Senones Abbey (Abbaye de Senones) was a Benedictine abbey located in the valley of the Rabodeau, in the present village of Senones in Grand Est, France.

==History==
The abbey was founded in the middle of the 7th century by Saint Gondelbert, bishop of Sens, who was also the first abbot. Gondelbert arrived in the Rabodeau valley and named his monastery after the diocese of Sens (Senonis in Latin). In 661, Childeric II, king of Austrasia, donated the Val de Senones to Gondelbert, who dedicated the church to Notre Dame. The monks followed the Rule of Saint Benedict.

The Vögte ("advocates"), from at the latest the 12th century, were the Counts, later Princes, of Salm, in whose lands the abbey stood. There was frequent conflict between the abbey and its Vögte up the end of the monastery's existence. In the 16th century however the conflicts became so severe that to resolve them required the intervention of Emperor Maximilian II and Popes Pius V and Gregory XIII; the resolution was not to the advantage of the abbey, which found itself from then on significantly weakened in relation to the claims of the Salms.

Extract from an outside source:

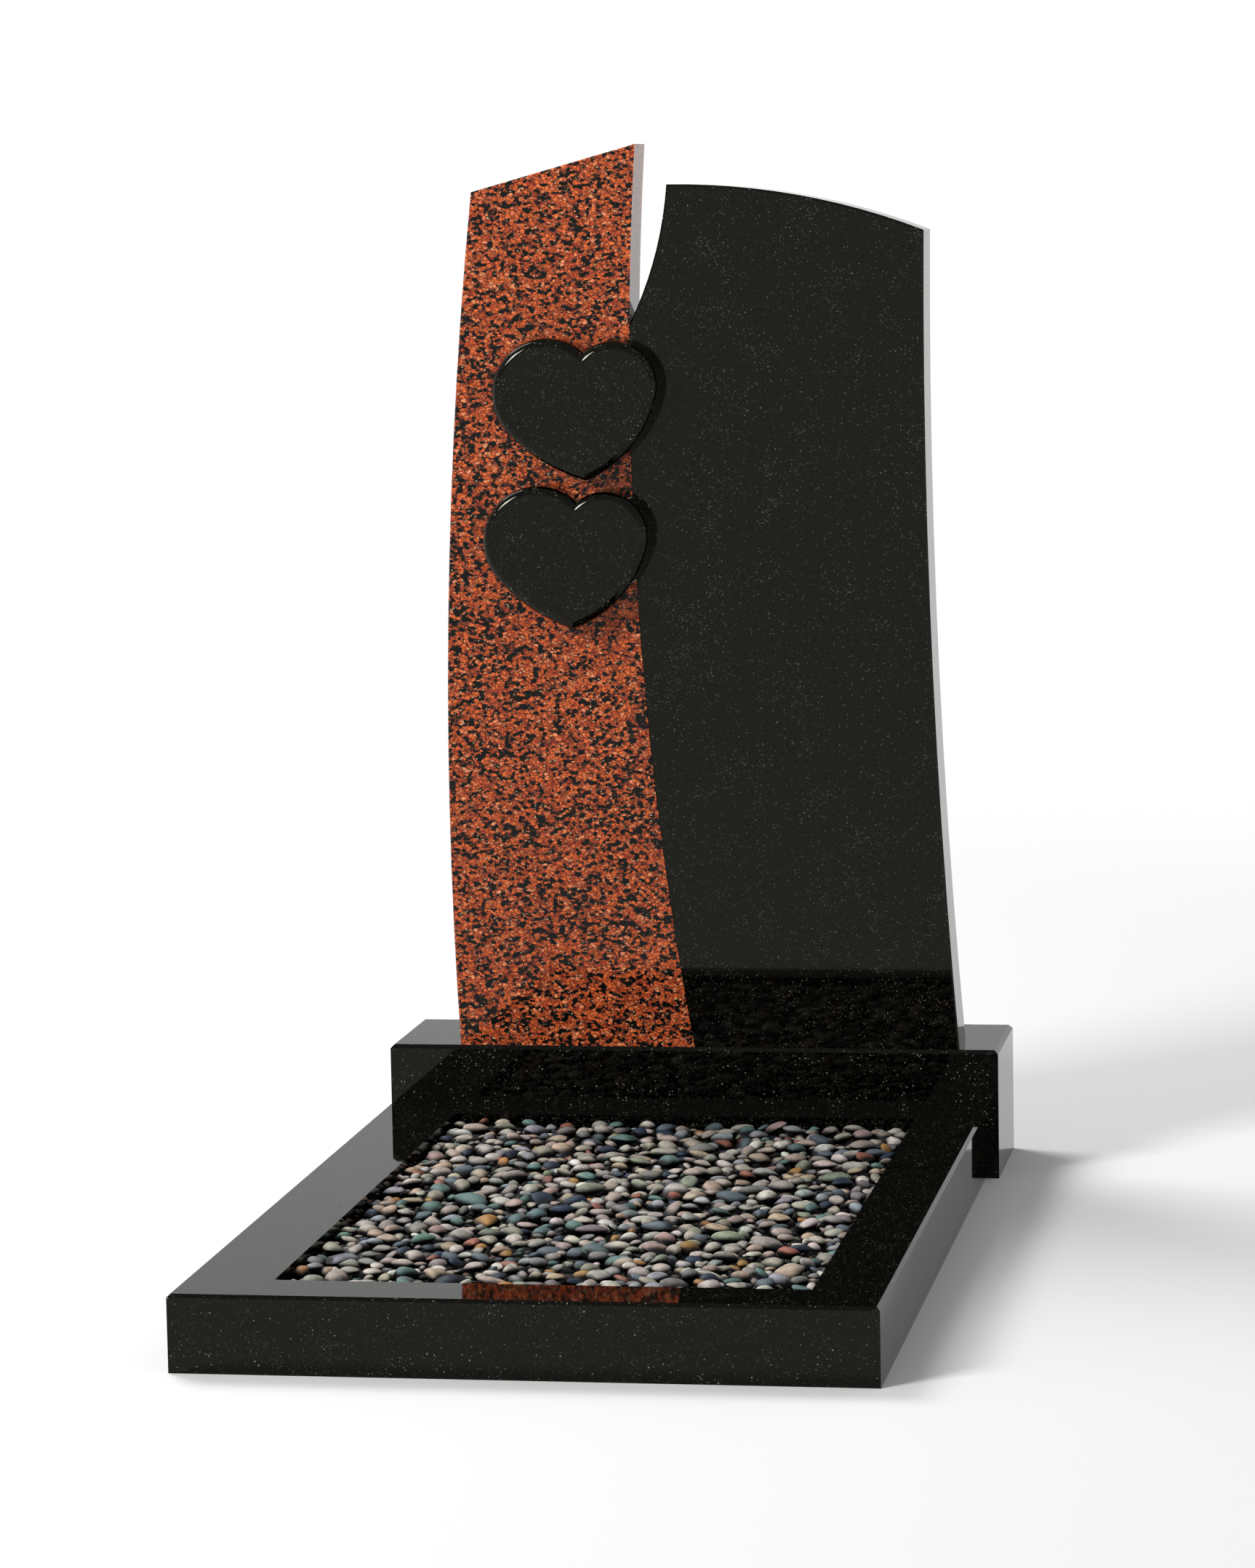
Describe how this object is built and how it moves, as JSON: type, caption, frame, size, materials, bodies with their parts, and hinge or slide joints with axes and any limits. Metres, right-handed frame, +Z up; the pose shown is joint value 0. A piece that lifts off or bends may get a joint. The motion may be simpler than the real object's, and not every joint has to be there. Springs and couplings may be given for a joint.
{
  "type": "grave monument with double-slab headstone",
  "caption": "Polished granite grave monument: kerb frame with pebble bed, base block, and a curved red slab beside a curved black slab, carrying overlaid hearts.",
  "frame": {"origin": "middle of the footprint at ground level", "axes": "+Z up, the front of the monument faces -Y, +X is the right side seen from the front"},
  "size_m": [0.818, 1.3804, 1.358],
  "materials": {
    "black_granite": "polished",
    "red_granite": "polished",
    "pebbles": "matte"
  },
  "bodies": {
    "root": {"kerb_frame": "black_granite", "pebble_bed": "pebbles", "base": "black_granite", "red_slab": "red_granite", "black_slab": "black_granite", "heart_upper": "black_granite", "heart_lower": "black_granite"}
  },
  "joints": []
}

In the 12th century the abbey premises were rebuilt by abbot Anthony of Pavia, and included a round church, now vanished. At this time the abbey was responsible for the foundation of several small priories, including those at Xures, Léomont and Vic-sur-Seille (all in the first third of the century), Le Moniet (1126) and Fricourt (in the mid-12th century). The priory at Mervaville was a later foundation of the abbey, from the first quarter of the 13th century.

The abbey was the home during the first half of the 13th century of the monk and chronicler Richer of Senones. He started to write his Gesta Senoniensis ecclesiae shortly after 1254 and continued his account up to 1264.

The reform of the Congregation of St. Vanne was introduced in 1618.

Dom Antoine Calmet, famed for his extensive commentaries on the Bible, and author of other works including a history of Lorraine, was elected abbot in 1729. (He also left a history of the abbey in manuscript). Voltaire was an admirer of the abbot, and stayed at Senones Abbey in 1754. Dom Calmet assembled a library of 15,000 volumes, and rebuilt the entire complex.

On 2 March 1793 the Principality of Salm was incorporated into the newly formed department of Vosges and at that time the abbey was dissolved.

==Buildings==
The abbey's assets were sold off as national property. The buildings were bought by local industrialists who used them for textile works, which is what they remained until 1993, when they were acquired for preservation.

The buildings on the site today are all from the 18th century rebuilding under Dom Calmet, except for (a) the church, a 19th-century reconstruction apart from its bell tower, which is the only structure on the whole site remaining from the 12th century, and (b) the individual houses to the north, also 19th century, which stand on the sites of the old mill and a farm building.

The abbey has been listed as a Monument historique by the French Ministry of Culture since 1983.